There's a lot said about how to lose weight. As it turns out, a lot of what's said may not be true.
To sort fact from fiction, a group of doctors and nutritionists researched the medical evidence behind common claims and presented their findings Wednesday in the New England Journal of Medicine.
Beyond academia, however, the doctors and nutritionists also have deep ties to industry, receiving grant support and consulting fees from food, drug, and diet companies, raising questions about how wide a net of inquiry the authors were willing to cast.
Still, here are what the researchers say are the seven myths about obesity:
1. Weight loss is just "calories in" vs. "calories out"
"Predictions suggesting that large changes in weight will accumulate indefinitely in response to small sustained lifestyle modifications rely on the half-century-old 3,500 calorie rule, which equates a weight alteration of 2.2 lb to a 3,500 calories cumulative deficit or increment," write the study authors.
The 3,500-calorie rule "predicts that a person who increases daily energy expenditure by 100 calories by walking 1 mile per day" will lose 50 pounds over five years, the authors say. But the true weight loss is only about 10 pounds if calorie intake doesn't increase, "because changes in mass ... alter the energy requirements of the body."
"This is a myth, strictly speaking, but the smaller amount of weight loss achieved with small changes is clinically significant and should not be discounted," says Dr. Melina Jampolis, CNN diet and fitness expert.
2. Set realistic weight-loss goals
The thinking here is that people who aim too high might be setting themselves up for disappointment.
"Although this is a reasonable hypothesis, empirical data indicate no consistent negative association between ambitious goals and program completion or weight loss," write the study authors.
"Indeed, several studies have shown that more ambitious goals are sometimes associated with better weight-loss outcomes."
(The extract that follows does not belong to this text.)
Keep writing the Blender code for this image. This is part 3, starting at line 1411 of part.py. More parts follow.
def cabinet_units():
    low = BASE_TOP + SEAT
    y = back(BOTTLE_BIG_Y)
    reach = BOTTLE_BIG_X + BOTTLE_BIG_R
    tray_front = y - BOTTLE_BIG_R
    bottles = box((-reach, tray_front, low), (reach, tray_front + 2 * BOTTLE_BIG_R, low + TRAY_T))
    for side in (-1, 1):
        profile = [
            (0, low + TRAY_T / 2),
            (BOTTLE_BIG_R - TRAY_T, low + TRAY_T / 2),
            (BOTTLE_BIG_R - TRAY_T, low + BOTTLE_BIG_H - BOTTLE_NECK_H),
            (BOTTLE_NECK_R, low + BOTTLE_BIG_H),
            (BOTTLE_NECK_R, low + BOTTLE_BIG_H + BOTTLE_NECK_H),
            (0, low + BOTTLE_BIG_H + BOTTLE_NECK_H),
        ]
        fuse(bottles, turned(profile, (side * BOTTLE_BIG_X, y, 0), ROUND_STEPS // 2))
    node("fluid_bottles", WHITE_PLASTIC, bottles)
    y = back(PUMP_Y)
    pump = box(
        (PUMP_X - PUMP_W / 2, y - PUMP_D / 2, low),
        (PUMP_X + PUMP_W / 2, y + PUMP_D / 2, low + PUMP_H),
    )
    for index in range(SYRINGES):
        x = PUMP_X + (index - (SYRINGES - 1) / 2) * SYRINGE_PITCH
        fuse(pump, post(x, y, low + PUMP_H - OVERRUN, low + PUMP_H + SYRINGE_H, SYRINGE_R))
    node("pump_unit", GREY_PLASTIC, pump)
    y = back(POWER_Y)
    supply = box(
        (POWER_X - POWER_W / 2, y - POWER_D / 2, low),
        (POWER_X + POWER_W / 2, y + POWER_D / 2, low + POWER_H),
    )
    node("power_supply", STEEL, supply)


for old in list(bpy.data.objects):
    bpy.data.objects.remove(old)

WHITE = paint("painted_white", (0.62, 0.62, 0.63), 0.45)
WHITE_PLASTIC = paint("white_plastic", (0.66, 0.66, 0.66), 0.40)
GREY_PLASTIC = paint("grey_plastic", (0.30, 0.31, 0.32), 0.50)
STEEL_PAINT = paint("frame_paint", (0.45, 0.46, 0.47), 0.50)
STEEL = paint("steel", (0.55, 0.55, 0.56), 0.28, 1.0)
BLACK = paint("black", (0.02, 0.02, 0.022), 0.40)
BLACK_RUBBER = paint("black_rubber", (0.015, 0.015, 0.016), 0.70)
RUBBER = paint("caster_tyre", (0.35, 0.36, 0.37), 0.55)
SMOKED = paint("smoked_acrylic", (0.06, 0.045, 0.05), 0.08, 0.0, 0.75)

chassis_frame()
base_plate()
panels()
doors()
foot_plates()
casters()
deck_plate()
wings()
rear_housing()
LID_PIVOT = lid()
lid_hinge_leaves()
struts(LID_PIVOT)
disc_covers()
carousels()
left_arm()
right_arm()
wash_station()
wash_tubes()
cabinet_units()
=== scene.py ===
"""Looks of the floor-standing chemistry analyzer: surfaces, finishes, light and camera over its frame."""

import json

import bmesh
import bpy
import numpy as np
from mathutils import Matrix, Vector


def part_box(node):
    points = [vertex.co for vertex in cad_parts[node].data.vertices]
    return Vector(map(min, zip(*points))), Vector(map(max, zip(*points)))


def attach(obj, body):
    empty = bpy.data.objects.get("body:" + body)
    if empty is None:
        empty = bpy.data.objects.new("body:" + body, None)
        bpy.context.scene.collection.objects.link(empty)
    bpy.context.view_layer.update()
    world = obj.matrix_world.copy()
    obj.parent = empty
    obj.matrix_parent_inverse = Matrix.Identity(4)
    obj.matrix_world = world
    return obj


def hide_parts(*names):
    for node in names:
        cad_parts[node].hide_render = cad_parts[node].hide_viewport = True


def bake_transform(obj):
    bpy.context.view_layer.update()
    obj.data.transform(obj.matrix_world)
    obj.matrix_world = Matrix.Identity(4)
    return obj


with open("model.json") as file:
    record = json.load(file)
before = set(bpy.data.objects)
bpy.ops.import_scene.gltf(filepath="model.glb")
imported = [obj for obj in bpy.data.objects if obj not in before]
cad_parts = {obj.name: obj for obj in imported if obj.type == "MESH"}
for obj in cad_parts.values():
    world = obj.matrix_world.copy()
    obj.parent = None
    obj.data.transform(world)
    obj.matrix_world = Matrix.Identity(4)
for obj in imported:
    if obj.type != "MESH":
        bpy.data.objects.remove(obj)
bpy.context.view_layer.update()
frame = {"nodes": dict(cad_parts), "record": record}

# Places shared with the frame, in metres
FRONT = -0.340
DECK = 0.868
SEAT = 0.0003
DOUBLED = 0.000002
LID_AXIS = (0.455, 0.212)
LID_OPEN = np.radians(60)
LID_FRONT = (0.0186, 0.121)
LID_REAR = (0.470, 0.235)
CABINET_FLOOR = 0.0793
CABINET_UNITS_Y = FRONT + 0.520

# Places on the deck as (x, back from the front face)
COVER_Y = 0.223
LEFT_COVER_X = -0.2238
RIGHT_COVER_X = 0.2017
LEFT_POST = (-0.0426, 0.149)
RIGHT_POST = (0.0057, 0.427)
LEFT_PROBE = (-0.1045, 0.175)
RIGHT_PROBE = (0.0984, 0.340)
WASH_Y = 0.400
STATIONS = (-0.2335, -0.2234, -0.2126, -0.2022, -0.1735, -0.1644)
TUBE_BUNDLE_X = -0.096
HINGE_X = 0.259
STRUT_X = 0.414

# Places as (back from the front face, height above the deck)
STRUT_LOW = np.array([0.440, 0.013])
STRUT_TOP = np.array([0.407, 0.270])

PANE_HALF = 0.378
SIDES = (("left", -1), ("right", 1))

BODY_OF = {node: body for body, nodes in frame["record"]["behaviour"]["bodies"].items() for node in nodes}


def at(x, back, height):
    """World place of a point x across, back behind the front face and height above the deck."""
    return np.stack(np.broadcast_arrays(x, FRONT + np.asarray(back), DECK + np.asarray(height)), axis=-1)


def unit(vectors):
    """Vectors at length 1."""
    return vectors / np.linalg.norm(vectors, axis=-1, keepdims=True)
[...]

3. Big, fast weight loss won't stick
Going on a very restrictive diet led to faster weight loss, the study authors found, and dieters did not necessarily gain that weight back, either.
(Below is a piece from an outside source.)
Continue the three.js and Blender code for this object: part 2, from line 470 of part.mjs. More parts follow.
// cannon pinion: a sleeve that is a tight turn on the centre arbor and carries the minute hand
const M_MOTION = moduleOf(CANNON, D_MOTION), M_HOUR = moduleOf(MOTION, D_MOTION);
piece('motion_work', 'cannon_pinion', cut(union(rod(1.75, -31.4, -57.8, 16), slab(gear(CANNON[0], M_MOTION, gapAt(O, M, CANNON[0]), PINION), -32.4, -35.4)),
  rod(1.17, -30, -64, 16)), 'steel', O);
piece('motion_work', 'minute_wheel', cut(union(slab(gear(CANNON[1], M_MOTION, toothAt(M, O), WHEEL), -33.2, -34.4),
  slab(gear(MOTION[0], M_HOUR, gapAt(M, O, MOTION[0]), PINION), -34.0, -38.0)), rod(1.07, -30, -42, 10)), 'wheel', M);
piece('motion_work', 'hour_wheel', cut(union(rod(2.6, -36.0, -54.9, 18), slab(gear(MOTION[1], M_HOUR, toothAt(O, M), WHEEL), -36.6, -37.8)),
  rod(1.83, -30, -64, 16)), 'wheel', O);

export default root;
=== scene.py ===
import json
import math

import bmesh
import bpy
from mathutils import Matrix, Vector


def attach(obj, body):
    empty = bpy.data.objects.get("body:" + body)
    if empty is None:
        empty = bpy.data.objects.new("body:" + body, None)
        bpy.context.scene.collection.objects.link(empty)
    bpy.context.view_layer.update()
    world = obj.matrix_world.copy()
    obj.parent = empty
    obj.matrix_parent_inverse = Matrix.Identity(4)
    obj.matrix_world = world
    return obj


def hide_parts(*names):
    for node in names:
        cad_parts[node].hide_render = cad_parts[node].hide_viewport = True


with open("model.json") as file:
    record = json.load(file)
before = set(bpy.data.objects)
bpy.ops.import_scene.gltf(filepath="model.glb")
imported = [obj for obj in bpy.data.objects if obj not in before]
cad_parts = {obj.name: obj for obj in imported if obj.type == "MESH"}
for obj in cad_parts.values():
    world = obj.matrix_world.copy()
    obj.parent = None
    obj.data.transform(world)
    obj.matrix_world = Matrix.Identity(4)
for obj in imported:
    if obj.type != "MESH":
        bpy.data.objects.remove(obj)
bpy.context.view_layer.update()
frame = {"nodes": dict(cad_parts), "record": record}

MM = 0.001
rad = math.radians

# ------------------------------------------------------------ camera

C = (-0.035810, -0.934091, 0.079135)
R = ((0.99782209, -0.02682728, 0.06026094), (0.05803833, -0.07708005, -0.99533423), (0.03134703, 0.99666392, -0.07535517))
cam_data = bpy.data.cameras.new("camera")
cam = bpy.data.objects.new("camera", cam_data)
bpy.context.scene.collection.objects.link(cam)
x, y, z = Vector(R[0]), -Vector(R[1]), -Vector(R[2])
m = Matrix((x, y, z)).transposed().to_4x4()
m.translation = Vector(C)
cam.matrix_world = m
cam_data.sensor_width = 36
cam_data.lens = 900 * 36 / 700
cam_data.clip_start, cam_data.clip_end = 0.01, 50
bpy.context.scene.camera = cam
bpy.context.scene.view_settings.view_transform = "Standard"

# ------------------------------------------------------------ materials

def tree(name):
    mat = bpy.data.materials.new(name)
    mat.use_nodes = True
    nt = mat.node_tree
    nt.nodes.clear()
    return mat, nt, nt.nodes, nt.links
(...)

"There was no significant difference between the very-low-energy diets and low-energy diets with respect to weight loss at the end of long-term follow-up," write the authors.
4. You won't lose the weight unless you're really ready
"Readiness does not predict the magnitude of weight loss or treatment adherence among persons who sign up for behavioral programs or who undergo obesity surgery," write the study authors.
"The explanation may be simple - people voluntarily choosing to enter weight-loss programs are, by definition, at least minimally ready to engage in the behaviors required to lose weight."
5. Kids are losing weight in physical education class
"Physical education, as typically provided, has not been shown to reduce or prevent obesity," write the study authors.
"That doesn't take away the fact that physical activity has been consistently associated with decreasing childhood obesity," says Krista Casazza, the lead study author.
"But the way physical education is currently given in the schools is the issue. Oftentimes, it's just kids going outside or being in a physical education class. It has to be an actual, purposeful event."
6. Breast-feeding reduces child obesity
"Although existing data indicate that breast-feeding does not have important anti-obesity effects in children, it has other important potential benefits for the infant and mother and should therefore be encouraged," write the study authors.
7. Sex is a good workout
Well, depending on how you do it.
The researchers cite evidence that sex takes about as much exertion per minute as going for a walk, but lasts on average about six minutes. That adds up to about 21 calories, which isn't such a good workout, but may be good for stress relief.
"Does it make any difference if you do calorie labeling? Does it make any difference if you cap soda size? Does it make any difference if you remove food advertising to children from television?" says Marion Nestle, professor of nutrition at New York University who is not associated with the study.
"Those are the really important things that people are looking at to change the environment of food choice to help people eat more healthfully, and I don't see any of that in here."